Monday, April 6, 2015

Easter: We Laugh Through Our Tears

            The text at Emmanuel Church in Boston for the Gospel reading came from Mark. The minister in the church I go to on Easter, and (unfortunately) hardly ever else, practices what the study of literature calls textual analysis. The four gospels, of which is Mark is the earliest written, are the primary "canon"books in the Christian or 'New' Testament. I think the word canon was invented to describe what the early church did in saying 'these books are our story' (and we're sticking to it) and some other books arent't. I'm told the term 'canon' comes from the Greek κανών, meaning "rule" or "measuring stick." And so these books somehow "measured up."
            Literature studies (where I'm more at home) long ago borrowed the term canon to describe the essential books of a given language's literature tradition. It's not an official list. One scholar's literary canon won't include all the same books as another scholar's.
            But even if, like the Christian church, you have a fixed canon, you can discuss forever how to interpret it, take its meaning, explicate the issues and problems of various texts, argue over why differences exist in the texts -- in the case of the New Testament, for instance, among four accounts of the same event, occasion, or 'story.' Basically, you go on making the story -- making it new; making it live -- from texts that, paradoxically, your religion has established as fixed, forever, and in some sense a truth 'revealed' to humankind by God.  

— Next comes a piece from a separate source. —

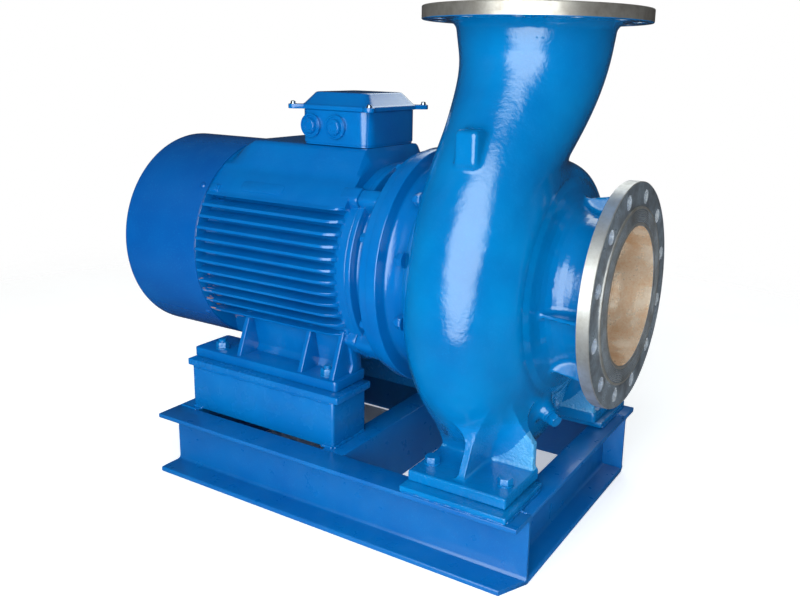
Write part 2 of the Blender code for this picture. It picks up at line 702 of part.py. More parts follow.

            When we come to the Easter story, the story of what happened on resurrection morning, we have four 'authorized' versions, each differing in rather significant details Even if there were only one canonical account, we could discuss the meaning of this apparent miracle of resurrection forever. With four, the playing field is stunningly wide.  
           This year, as mentioned, Emmanuel Church picked (and picked on) Mark. It's the shortest by far, as Reverend Pam Werntz told us, of the four accounts: "No fluff." Also the most problematic for any 'easy' understanding of the resurrection. In the other gospel accounts Jesus not only leaves the tomb but appears to the disciples and others in (so to speak) the flesh. Or perhaps appears to appear, if you want to get all metaphysical about it.
            But not in Mark. Nobody sees Jesus after his body is laid in the tomb. The three women who go to the tomb the following morning with oils to prepare the corpse for a proper burial discover a young man dressed in white -- an angel is the usual interpretation -- who tells them that Jesus is not here, but they are to tell the disciples to go to the Galilee region where he will be waiting for them. That's it. End of the Gospel. Here's one translation of the end of Mark's gospel:
"But go, tell his disciples and Peter that he is going before you to Galilee. There you will see him, just as he told you.” And they went out and fled from the tomb, for trembling and astonishment had seized them, and they said nothing     
            Well, Pam concluded, eventually they must have told someone something. The bigger point, according to the sermon she gave in 2007 is "’s important to say on Easter Sunday that resurrection is not resuscitation of a corpse – it is a new kind of life. It’s not the old life back or the old life unnaturally or supernaturally extended. It is some new kind of life where death has no power.  Death has done its worst – it has done its destruction. Death and destruction have no power over resurrected life."
            To repeat, resurrection is a new kind of life. If "death and destruction" have no power over the life you're living -- then fear, force, coercion and suffering can never be the last word. Death be not proud. The death of the body? Yes, coming up, only a matter of time. The death of a resurrected life: won't happen. 
            This isn't a matter of resurrection having the last laugh, but the longest one. The truest one. Pam quotes theologian Jürgen Moltmann: “Easter morning is the Sunrise of the coming of God and the morning of new life and the beginning of the future of the world. The laughter of the universe is God’s delight. It is the universal Easter laughter in heaven and earth.” 
            Pam did not use these same words in her sermon this year, Easter Sunday 2015. Perhaps she was not even making the same point. As noted above, we may start from an authorized canon, but we're the ones who are keeping the story. Both keeping it up and making it up as we go. 
           This year on Easter Sunday Pam spoke of Mark's Gospel as an injunction to find the meaning of the resurrection in going forward: "He is going before you to Galilee," she quoted. She also interpreted the meaning of sacrifice and the suffering of the crucifixion in Jesus' story (and in all human lives) as the need for commitment to ease the suffering of the oppressed and the possibility of redemption through love.
            However you put the question, Rev. Werntz said -- or at least this is what I heard -- "the answer is love." 

[Note: While writing this, the music I listened to included "Searching for Home" from an album called "Living for Eden," "Surrender" from "Peace of Heaven" by Solomon Kael, "Two Souls" by Philip Wesley, "Summer" by Peter Kater, and "Sacred Nature" by Paul Cardall, among many other pieces whose appeal I can't easily characterize, all of which ended up on the same playlist. It's hard to see this as purely coincidence.]